O historiador da Universidade de São Paulo (USP) Eduardo Natalino dos Santos, do Centro de Estudos Mesoamericanos e Andinos, lembra que no início do século 20 houve a profissionalização da arqueologia Bingham então passou a fazer um roteiro de estudos e levou os créditos pela "descoberta". "Ele alimenta a memória nacional do Peru, que é algo relevante. Mas é preciso acabar com a ideia de descobrimento, porque não foi bem isso", afirma.
No início do século 20, sistematicamente milhares de ruínas foram estudadas (não só no Peru, mas também no México e na Guatemala) e as pessoas que participaram das pesquisas, segundo Santos, acabaram se intitulando descobridores. "Eles chegaram às ruínas com a ajuda da população local que, infelizmente, até hoje permanece anônima."
O diretor nacional do Santuário Histórico de Machu Picchu, Luis Guillermo Lumbreras Salcedo, lembra que foi um menino de 10 anos, da família campesina Alvarez, que conduziu Bingham, em 1911, pelas trilhas incas até a cidade histórica. "E desde que o local foi revelado ao mundo, sabíamos que era da época inca. Nunca houve dúvidas sobre isso", diz.
Mistérios
Os peruanos acreditam que Machu Picchu é um santuário, mas os pesquisadores avaliam que são necessárias mais escavações para comprovar o que havia no local. Pode ter sido um santuário, mas também pode ter sido um centro administrativo ou um lugar residencial. "Os colonizadores espanhóis não tiveram acesso a Machu Picchu. Por isso não sabemos responder, até hoje, o que dizimou os incas, se foi a fome, a rivalidade entre as tribos ou um outro fator", diz Santos. Os incas resistiram até cerca de 1571, 40 anos depois da invasão espanhola. Um dos candidatos a se tornar chefe da nação, Atahualpa, foi executado pelo espanhol Francisco Pizarro, mesmo depois de ter deixado com ele boa parte do ouro inca.
Acordo
Peru receberá objetos roubados
O norte-americano Hiram Bingham levou consigo boa parte dos objetos que encontrou em Machu Picchu durante suas expedições em 1911. Eles foram guardados na Universidade de Yale, nos Estados Unidos, e somente neste ano, com o centenário de "descoberta" do sítio arqueológico, os objetos serão devolvidos. Uma parte deles as peças inteiras já está em Cuzco e será exposta em um museu. As outras peças devem chegar até o dia do descobrimento, 24 de julho.

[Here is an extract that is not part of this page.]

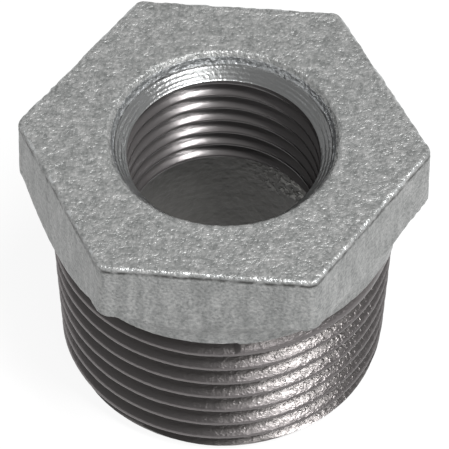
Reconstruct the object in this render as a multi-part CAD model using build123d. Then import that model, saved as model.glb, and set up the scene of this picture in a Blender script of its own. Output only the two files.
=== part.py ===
"""Hexagon reducing bushing for pipes, 1 inch outside thread to 1/2 inch inside thread.

One malleable iron casting. It stands on its threaded end, with the hexagon on top.
All lengths are in millimetres. Z points up the thread axis, with z = 0 at the threaded end.
"""
import math
import os

from build123d import *

os.makedirs("parts", exist_ok=True)

# Overall sizes
height = 29.0
across_flats = 34.5             # at the top, above the draft

# Hexagon head, measured down from the top face
corner_edge_length = 6.7        # straight corner edges above the overhang
corner_radius = 1.0             # where the sides are widest, getting less towards the top
head_draft = 1.5                # degrees by which the cast sides lean in towards the top
top_edge_radius = 0.5
overhang_drop = 0.4             # fall of the underside from the corners to the hollow
underside_radius = 2.0          # hollow between the underside and the neck, made as two bevels
neck_length = 1.4               # cast neck left between the hollow and the cut thread
neck_step = 0.17                # the cast neck stands this much proud of the thread crests

# Extra metal under the head on one side, where the mould was fed and the stub was ground off
feed_shift = 1.3                # the feed cone's axis lies this far from the thread axis
feed_slope = 53.0               # degrees from level

# Outside taper thread, 55 degree pipe form
outer_threads_per_inch = 11
outer_gauge_diameter = 33.249
outer_gauge_length = 10.4       # from the threaded end to the gauge plane
outer_end_chamfer = 1.0
outer_finish_angle = -80.0      # where the full depth groove stops, in degrees round the axis
outer_finish_below_neck = 0.9   # groove centre below the neck at that angle
runout_depth_share = 0.7        # depth that the fading groove starts with
runout_turns = 0.6

# Bore for the inside parallel thread, whose fine grooves are left out: the wall stands at its crests
inner_threads_per_inch = 14
inner_major_diameter = 20.955
inner_thread_end = 13.7         # the cored cavity starts here, down from the top face

# Mouth: a cast recess with a worn edge, and a machined countersink below it
recess_depth = 1.3
recess_diameter = 20.9          # at its bottom, where the countersink starts
recess_draft = 14.0             # degrees that the recess wall leans out
mouth_edge_chamfer = 0.3
countersink_angle = 90.0        # included
countersink_clearance = 0.1     # the countersink ends this far outside the bore wall

# Cored cavity under the inside thread
cavity_wall = 2.8               # metal left behind the outside thread roots at the threaded end
cavity_roof_chamfer = 1.0
cavity_rim_chamfer = 0.6

# Values of the 55 degree thread form
inch = 25.4
depth_per_pitch = 0.640327
crest_flat_per_pitch = 1 / 6
taper_slope = 1 / 32            # growth of the radius for each millimetre of height
cutter_overrun = 0.6            # how far a groove cutter stands out of the wall it cuts


def crest_radius(z):
    """Radius of the outside thread's crests at a height."""
    return outer_gauge_diameter / 2 + (z - outer_gauge_length) * taper_slope


outer_pitch = inch / outer_threads_per_inch
outer_thread_depth = depth_per_pitch * outer_pitch
outer_groove_half = outer_pitch * (1 - crest_flat_per_pitch) / 2
bore_radius = inner_major_diameter / 2 - depth_per_pitch * inch / inner_threads_per_inch

hollow_top = height - corner_edge_length - overhang_drop
hollow_bottom = hollow_top - underside_radius
thread_top = hollow_bottom - neck_length
neck_radius = crest_radius(thread_top) + neck_step
corner_reach = across_flats / math.sqrt(3)


def groove_section(root_radius, depth):
    """The three corners of a groove's cross-section, as radius and height from its centre."""
    open_radius = root_radius + depth + cutter_overrun
    flank_slope = outer_groove_half / outer_thread_depth
    open_half = (depth + cutter_overrun) * flank_slope
    return [(root_radius, 0), (open_radius, -open_half), (open_radius, open_half)]


def one_turn(section, start_z, turns, slope):
    """A solid along one turn of the right-hand helix, or less, its radius growing by slope as it climbs."""
    cone = math.atan(slope)
    edges = []
    for radius, offset in section:
        helix = Edge.make_helix(
            outer_pitch / math.cos(cone),
            turns * outer_pitch,
            radius,
            center=(0, 0, start_z + offset),
            angle=math.degrees(cone),
        )
        edges.append(helix.rotate(Axis.Z, outer_finish_angle))
    sides = [
        Face.make_surface_from_curves(edge, following)
        for edge, following in zip(edges, edges[1:] + edges[:1])
    ]
    ends = [
        Face(Wire.make_polygon([edge @ position for edge in edges], close=True))
        for position in (0, 1)
    ]
    return Solid(Shell(sides + ends))


def outer_grooves():
    """The outside thread's groove, turn by turn down past the end face, and its fading top end."""
    finish_z = thread_top - outer_finish_below_neck
    turns = []
    for count in range(1, math.ceil(finish_z / outer_pitch) + 2):
        start_z = finish_z - count * outer_pitch
        root = crest_radius(start_z) - outer_thread_depth
        turns.append(one_turn(groove_section(root, outer_thread_depth), start_z, 1, taper_slope))
    faded_depth = outer_thread_depth * runout_depth_share
    section = groove_section(crest_radius(finish_z) - faded_depth, faded_depth)
    fade_slope = (faded_depth + neck_step) / (runout_turns * outer_pitch) + taper_slope
    turns.append(one_turn(section, finish_z, runout_turns, fade_slope))
    return turns


def hexagon_prism():
    """The head as a prism with drafted sides, rounded corners and a rounded top edge."""
    depth = height - thread_top
    widening = depth * math.tan(math.radians(head_draft))
    outline = RegularPolygon(across_flats / 2 + widening, 6, major_radius=False)
    outline = fillet(outline.vertices(), corner_radius)
    prism = Pos(0, 0, thread_top) * extrude(outline, depth, taper=head_draft)
    top_edges = prism.faces().sort_by(Axis.Z)[-1].edges()
    return fillet(top_edges, top_edge_radius)


def overhang_envelope():
    """Round body that gives the head its underside, the hollow under it and the neck."""
    beyond = corner_reach + 1
    middle = underside_radius * math.cos(math.radians(45))
    outline = Polyline(
        (0, thread_top),
        (neck_radius, thread_top),
        (neck_radius, hollow_bottom),
        (neck_radius + underside_radius - middle, hollow_bottom + middle),
        (neck_radius + underside_radius, hollow_top),
        (beyond, height - corner_edge_length),
        (beyond, height),
        (0, height),
        close=True,
    )
    return revolve(Plane.XZ * make_face(outline), Axis.Z)


def feed_envelope():
    """Cone off the axis that leaves more metal under one side of the head."""
    corner_line = height - corner_edge_length
    drop = corner_line - thread_top
    wide = corner_reach - feed_shift
    narrow = wide - drop / math.tan(math.radians(feed_slope))
    cone = Cone(narrow, wide, drop, align=(Align.CENTER, Align.CENTER, Align.MIN))
    return Pos(-feed_shift, 0, thread_top) * cone


def head():
    """Hexagon, overhang, hollow and neck, down to where the thread starts."""
    prism = hexagon_prism()
    return (prism & overhang_envelope()) + (prism & feed_envelope())


def shank():
    """Tapered blank for the outside thread, chamfered at its free end."""
    end_radius = crest_radius(0)
    blank = Cone(
        end_radius,
        crest_radius(thread_top),
        thread_top,
        align=(Align.CENTER, Align.CENTER, Align.MIN),
    )
    return chamfer(blank.faces().sort_by(Axis.Z)[0].edges(), outer_end_chamfer)


def bore():
    """Everything that is open inside: cavity, threaded wall, countersink and cast recess."""
    wall_end = height - inner_thread_end
    shoulder = height - recess_depth
    sink_inner = bore_radius + countersink_clearance
    sink_outer = recess_diameter / 2
    sink_depth = (sink_outer - sink_inner) / math.tan(math.radians(countersink_angle / 2))
    mouth_radius = sink_outer + recess_depth * math.tan(math.radians(recess_draft))
    cavity_radius = crest_radius(0) - outer_thread_depth - cavity_wall
    align_low = (Align.CENTER, Align.CENTER, Align.MIN)
    cavity = Cylinder(cavity_radius, wall_end, align=align_low)
    cavity = chamfer(cavity.faces().sort_by(Axis.Z)[-1].edges(), cavity_roof_chamfer)
    flare = Cone(
        cavity_radius + cavity_rim_chamfer, cavity_radius, cavity_rim_chamfer, align=align_low
    )
    wall = Cylinder(bore_radius, shoulder, align=align_low)
    sink = Pos(0, 0, shoulder - sink_depth) * Cone(sink_inner, sink_outer, sink_depth, align=align_low)
    recess = Pos(0, 0, shoulder) * Cone(sink_outer, mouth_radius, recess_depth, align=align_low)
    return cavity + flare + wall + sink + recess


def bushing():
    """The whole casting with its outside thread cut."""
    body = head() + shank() - bore()
    top_face = body.faces().filter_by(GeomType.PLANE).sort_by(Axis.Z)[-1]
    body = chamfer(top_face.inner_wires()[0].edges(), mouth_edge_chamfer)
    for groove in outer_grooves():
        body -= groove
    return body


hex_bushing = bushing()
export_step(hex_bushing, "parts/hex_bushing.step")
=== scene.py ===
"""The look of a hexagon reducing bushing: a zinc coated iron casting with bare threads cut into it.

The casting is one closed skin, grown from bands of rings round the thread axis. The rings of a
thread climb with it, so that its crests and roots stay sharp. Lengths are in millimetres until the
skin becomes a mesh in metres. The stage and the lamps are in metres from the start.
"""

import math

import bmesh
import bpy
import numpy as np
from mathutils import Matrix, Vector, noise


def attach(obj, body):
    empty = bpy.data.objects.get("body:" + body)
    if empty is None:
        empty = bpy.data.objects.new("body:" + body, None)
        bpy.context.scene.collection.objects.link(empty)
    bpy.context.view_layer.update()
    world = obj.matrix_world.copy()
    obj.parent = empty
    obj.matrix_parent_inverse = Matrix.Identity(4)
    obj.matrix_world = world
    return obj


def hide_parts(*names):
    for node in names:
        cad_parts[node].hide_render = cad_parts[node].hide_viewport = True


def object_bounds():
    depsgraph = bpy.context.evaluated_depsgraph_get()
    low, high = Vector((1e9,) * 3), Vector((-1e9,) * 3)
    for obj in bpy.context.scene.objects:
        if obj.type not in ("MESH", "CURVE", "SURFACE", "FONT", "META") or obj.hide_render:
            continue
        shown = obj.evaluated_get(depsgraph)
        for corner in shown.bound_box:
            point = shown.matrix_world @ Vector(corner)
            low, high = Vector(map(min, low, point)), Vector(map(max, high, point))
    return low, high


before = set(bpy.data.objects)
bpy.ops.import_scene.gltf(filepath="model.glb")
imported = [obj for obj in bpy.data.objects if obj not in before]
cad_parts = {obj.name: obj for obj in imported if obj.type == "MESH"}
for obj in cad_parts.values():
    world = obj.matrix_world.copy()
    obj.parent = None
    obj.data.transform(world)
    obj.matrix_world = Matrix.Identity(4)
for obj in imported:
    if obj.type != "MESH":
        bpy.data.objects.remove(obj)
cad_low, cad_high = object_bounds()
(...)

Antes de Bingham chegar a Machu Picchu, muitas outras pessoas passaram pelo local ainda durante o período colonial e, inclusive, fizeram saques. Elegantes e poderosos, os incas eram transportados em uma espécie de cadeira forrada de ouro, principalmente durante as cerimônias. Como usavam muitos metais preciosos, as ruínas incas chamaram a atenção de saqueadores. Não há comprovação, mas alguns pesquisadores dizem que o alemão Augusto Berns teria chegado a Machu Picchu 44 anos do norte-americano Bingham, também com a ajuda de campesinos, e teria furtado muito ouro.
Contribuição
Os incas são conhecidos por terem conseguido aliar a arquitetura à natureza, com terraços agrícolas que funcionavam muito bem nos andes. Também adotaram a técnica do "quipu", um fio cheio de outros fios com nós que eram usados na contabilidade da tribo: registravam o número da pessoas, de lhamas e de alimentos, e também serviam para informar os chefes.